Physical? Check. Joe McQuillan had five yellow cards dished out even before half-time.

Close? Checkety-check. They were level 11 times and the early goal from Con O’Callaghan was the one time in the game either side were more than two points ahead.

Con O’Callaghan scores Dublin’s goal early in the first half of the All-Ireland final against Mayo at Croke Park. Photograph: James Crombie/Inpho
Con O’Callaghan scores Dublin’s goal early in the first half of the All-Ireland final against Mayo at Croke Park. Photograph: James Crombie/Inpho

That goal, a thrilling run that skinned Colm Boyle setting up a deftly-flicked finish past David Clarke in only the second minute, was O'Callaghan's answer to everyone who warned that for all his brilliance this summer, he hadn't come up against anything like the Mayo defence yet. The rest of the first half was Mayo's answer in turn.
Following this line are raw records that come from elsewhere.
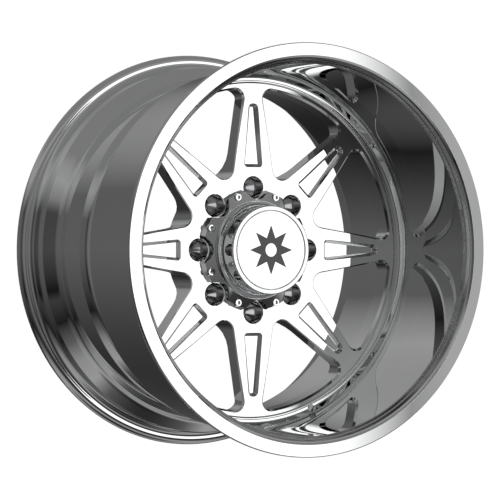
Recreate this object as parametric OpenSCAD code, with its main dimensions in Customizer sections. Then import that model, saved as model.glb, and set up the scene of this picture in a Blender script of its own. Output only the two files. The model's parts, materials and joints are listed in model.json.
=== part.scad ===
// Polished two-piece forged wheel, 20 by 12 inch, with a bolt-on centre cap.
// The axle runs along Y. The outboard face looks towards -Y and +Z is up.
// The origin is the centre of the hub bore on the mounting-pad face.
// Stations called d are millimetres inboard from the plane of the front flange.
// Heights called h are millimetres outboard from the spoke face.

/* [Rim] */
// Nominal diameter at the bead seats
seat_d = 512.8; // [500:0.1:530]
// Width between the two bead-seat flanges
rim_width = 304.8; // [292:0.1:318]
// Height of each flange above its bead seat
flange_h = 17.5; // [16:0.1:19]
// Thickness of each flange along the axle
flange_t = 11.4; // [10:0.1:12]
// Mounting pad's distance outboard (minus) or inboard of the rim's centreline
offset_et = -44; // [-50:1:-38]
// Radius of the drop well's floor
well_r = 238; // [237:0.5:240]
// Wall thickness of the rim
rim_wall = 8; // [7:0.5:8.5]

/* [Centre disc] */
// Distance from the front flange plane to the spoke face
face_d = 154.4; // [152:0.1:156]
// Thickness of the spokes
spoke_t = 23; // [20:1:26]
// Half-width of a spoke 100 mm from the axle
spoke_half_in = 32.5; // [31:0.5:34]
// Half-width of a spoke 200 mm from the axle
spoke_half_out = 17; // [15:0.5:19]
// Radius of the windows' outer arc
window_r = 220; // [214:1:222]
// Depth of the milled pocket in each spoke
pocket_depth = 7; // [3:0.5:10]

/* [Hub] */
// Radius of the hub bore
bore_r = 62.55; // [55:0.05:63]
// Pitch circle diameter of the lug holes
lug_pcd = 170; // [165.1:0.1:171]
// Radius of the clearance hole for each stud
stud_hole_r = 7.75; // [7:0.05:8]
// Radius of the counterbore for each lug nut
lug_cbore_r = 14.7; // [13:0.1:15]
// Radius of the valve hole
valve_r = 5.75; // [4.15:0.05:5.75]

/* [Centre cap] */
// Outer radius of the cap's cylinder
cap_r = 60; // [58:0.5:61]
// Height of the cap's front above the spoke face
cap_h = 47.9; // [40:0.1:60]
// Radius of the screws' circle
cap_screw_pcr = 77.3; // [76.5:0.1:78]
// Distance that the cap's emblem stands above its face
emblem_h = 0.6; // [0.3:0.1:1.5]

/* [Hidden] */
$fn = 128;
SPOKES = 8;
STEP_A = 360 / SPOKES;
RIM_NODES = ["forged_disc", "rim_barrel", "front_weld", "rear_weld"];
CAP_NODES = ["cap_ring", "cap_shell", "cap_bezel", "cap_face", "cap_emblem", "cap_snap_ring", "cap_seal"];
SCREW_NODES = [for (i = [1 : SPOKES]) str("cap_screw_", i)];

// rim stations
seat_r = seat_d / 2;
flange_r = seat_r + flange_h;
rim_len = rim_width + 2 * flange_t;
front_y = offset_et - rim_len / 2;
pad_d = -front_y;
pad_t = pad_d - face_d;
edge_round = 2.5;
heel_round = 8;
flange_round = 9;
heel_d = flange_t + 0.6;
seat_drop = 1.8;
hump_h = 1.4;
front_hump_d = 38;
rear_hump_d = rim_len - 31;
lip_out_r = 250;
lip_back_r = 246;
lip_back_d = 160;
well_start_d = 208;
well_end_d = 262;
slope_end_d = rear_hump_d - 10.6;
lip_crest_h = 1.7;
lip_crest_r = 257;
lip_edge_r = 254.5;
lip_bevel = 1;
lip_cone_d = 19;
lip_wall_r = 242;
lip_foot_r = 240;
lip_foot_d = 140;
ledge_r = 231.5;
ledge_d = 151;
foot_round = 11;
well_round = 18;
well_in_round = 14;
well_in_r = well_r - rim_wall;
seat_in_r = seat_r - rim_wall;
open_r = 255.7;

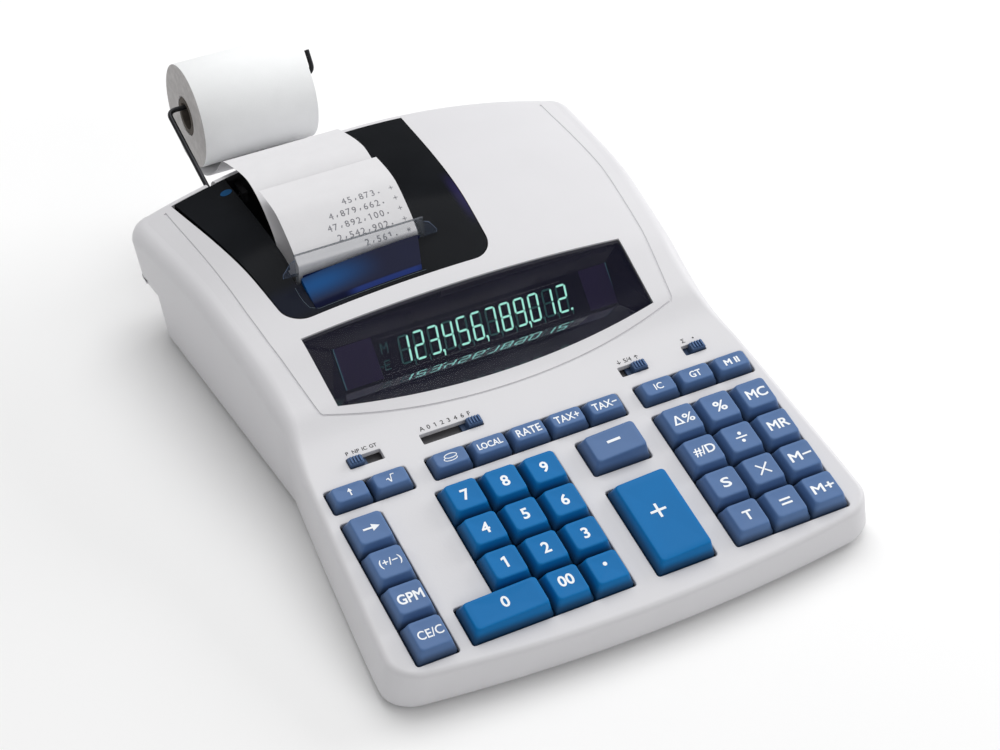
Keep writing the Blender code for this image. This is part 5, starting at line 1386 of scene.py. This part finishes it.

It was, in effect, almost a carbon copy of the first half of last year’s drawn final. That one aberration apart, Mayo were comfortably the better side all the way to half-time. They didn’t panic, they didn’t fold, not that anyone who has watched them over the past few years could have imagined they would. Instead, they scored the next three points to draw level and held Dublin scoreless for the rest of the opening quarter-hour.

Above all, they minced the Dublin midfield. Aidan O'Shea was a constant menace around the middle third, catching some kick-outs, breaking others, finding runners. Stephen Cluxton couldn't get a long kick-out away and if Dublin can't do that, Dublin have no platform.

Mayo nailed a point from Donie Vaughan straight from a kick-out, one for Kevin McLoughlin after Tom Parsons robbed James McCarthy at the end of a 60-metre chase. Lee Keegan dropped one short after O'Shea had murdered another kick-out. Mayo were humming, Dublin were scratching their heads.

And yet, and yet. Mayo, just as in the first half last year, didn’t make their superiority pay on the scoreboard. They had five wides in the first half and dropped two balls into Cluxton’s chest. Keegan’s one, for instance, ended in an Eoghan O’Gara point at the other end. On a day of inches, Mayo coughed up a yard right there.

Lee Keegan celebrates scoring his side’s first goal in the All-Ireland final against Dublin. Photograph: James Crombie/Inpho
Lee Keegan celebrates scoring his side’s first goal in the All-Ireland final against Dublin. Photograph: James Crombie/Inpho

Picking out Keegan feels harsh, incidentally. He did his ritual wiping job in erasing Ciarán Kilkenny from the game and got forward in the second half for a goal of goals. But this was a day when the game spared no one.

Mayo’s inability to push on meant that they got to the break only a point ahead, 0-9 to 1-5. It left Dublin in the game even though the champions were mistake-ridden and toothless in attack. Jim Gavin’s decision to name such a star-studded bench hadn’t paid off and it was obvious half-time would see changes.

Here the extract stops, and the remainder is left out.